In their foot note they said:
"We work in units where c and 16*PI*hbar = 1, so G means 16*PI*hbar*G = lp^2 which is the Planck length"
So, they are claiming a coupling constant:
alpha_g = lp^2/L^2, with lp the Planck length and L the radius of the universe.
Or in another note:
alpha_g = G * hbar /(C^3*L^2)
The units indeed work out to cancel each other to yield a dimensionless number, and that number can be convenient calculated using my natural unit sets:
G = 1/(2N), L = PI*N, hbar = C = 1, N ~= 1.5x10^40
alpha_g = (1/(2N)) /(PI*N)^2 = 1/(2*PI^2*N^3) = 1.5x10^-122
That agrees with their estimate of 10^-120, though they are off by two oders of magnitude. But that small discrepancy is NOT what I am talking about why they were wrong.
The form of
alpha_g = G * hbar /(C^3*L^2) (1)
is wrong, and the result is off by 80 orders of magnitude!!!
Comparing with the EM fine structure constant
alpha = e^2/(hbar*C)
We would expect the gravity coupling constant to take the form
alpha_g = G*M^2/(hbar*C) (2)
Where M is an appropriate characteristic mass.

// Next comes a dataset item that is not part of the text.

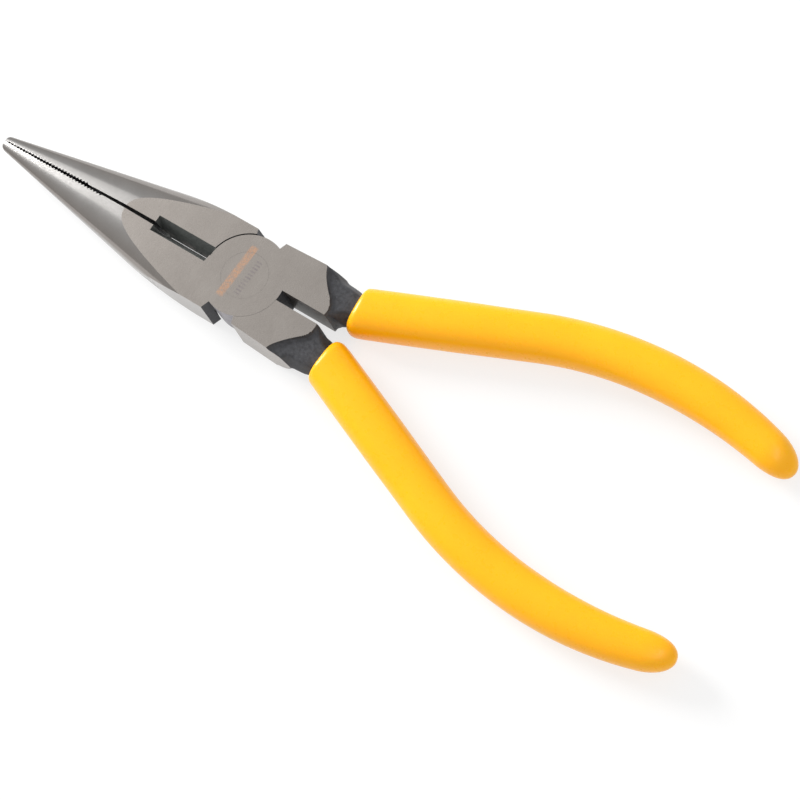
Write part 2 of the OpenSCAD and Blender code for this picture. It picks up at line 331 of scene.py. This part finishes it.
def neck_reach(x, y, z, side):
    """How far a point is outside the forged heel and neck, roughly in mm, with soft edges."""
    v = np.sqrt((z - MID) ** 2 + 0.16)
    behind = (heel_x(y, side) - x) * 0.72           # behind the end of the ground face
    out = np.maximum(behind, 0)
    drop = np.where(behind > 0, 0.75 * (1 - np.exp(-out / 0.12)) + 0.17 * out, 5.0 * behind)
    over_top = v - (MID - drop)
    past = np.maximum(HEEL_IN_X - x, 0)             # behind the slot
    lift = np.where(x < HEEL_IN_X, 0.85 * (1 - np.exp(-past / 0.35)), (HEEL_IN_X - x) * 2)
    over_slot = (SLOT_W / 2 + lift) - y
    over_outer = 0.92 * y + 0.39 * v - eased(x, OUTER_XS, OUTER_CS, 0.35) - FORGINGS[side]["neck"]
    over_inner = -0.8 * y + 0.6 * v - eased(x, INNER_XS, INNER_CS, 0.3)
    soft = 0.22                                     # reach of the rounding between the faces
    parts = np.stack([over_top, over_slot, over_outer, over_inner])
    top = parts.max(0)
    return top + soft * np.log(np.exp((parts - top) / soft).sum(0))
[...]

So far, both the super string camp and LQG camp took the Planck Scale for granted. So they would naturally use M = planck mass as the characteristic mass. You immediately see that that is wrong and is not going any where, since once you plug it in, alpha_g=== 1, which trivializes it to a meanless parameter!!!! The Planck Scale is wrong and leads both camp to no where!
Now, let's see what is the characteristic mass, in the new claim of alpha_g = 10^-120:
alpha_g = G*hbar/(C^3*L^2) = G*M^2/(hbar*C)
M^2 = hbar^2/(C^2*L^2)
M*C^2 = hbar * (C/L) = hbar * frequency
We immediately recognize what it is: the characteristic mass energy equals to the mass-energy of a photon, whose wavelength is about equal to the radius of the universe, or in another word, whose period is not 10^-14second, but about equal to the age of the universe!!!! The EM wave corresponding to such a photon are of such low frequency that it has NOT finished oscillation of a single cycle yet since the "birth" of the universe!!!!
What a ridiculously small characteristic mass. No wonder their alpha_g is wrong.
Why do theoretical physicists have to go extreme? They either use the Planck mass, which is ridiculously too high. Or they use the mass-energy of a photon which oscillate at the cycle of age of the universe, which is ridiculously too small!!!
Can't they use a characteristic mass which MAKES SENSE? Such a characteric mass should be the mass scales of elementary particles. My theory says it should be the unit of natural mass unit, which is about 137.036 times the mass of an electron.
Using that correct characteristic mass, the correct alpha_g coupling constant should be
alpha_g = G = 1/(2N) = 3.3x10^-41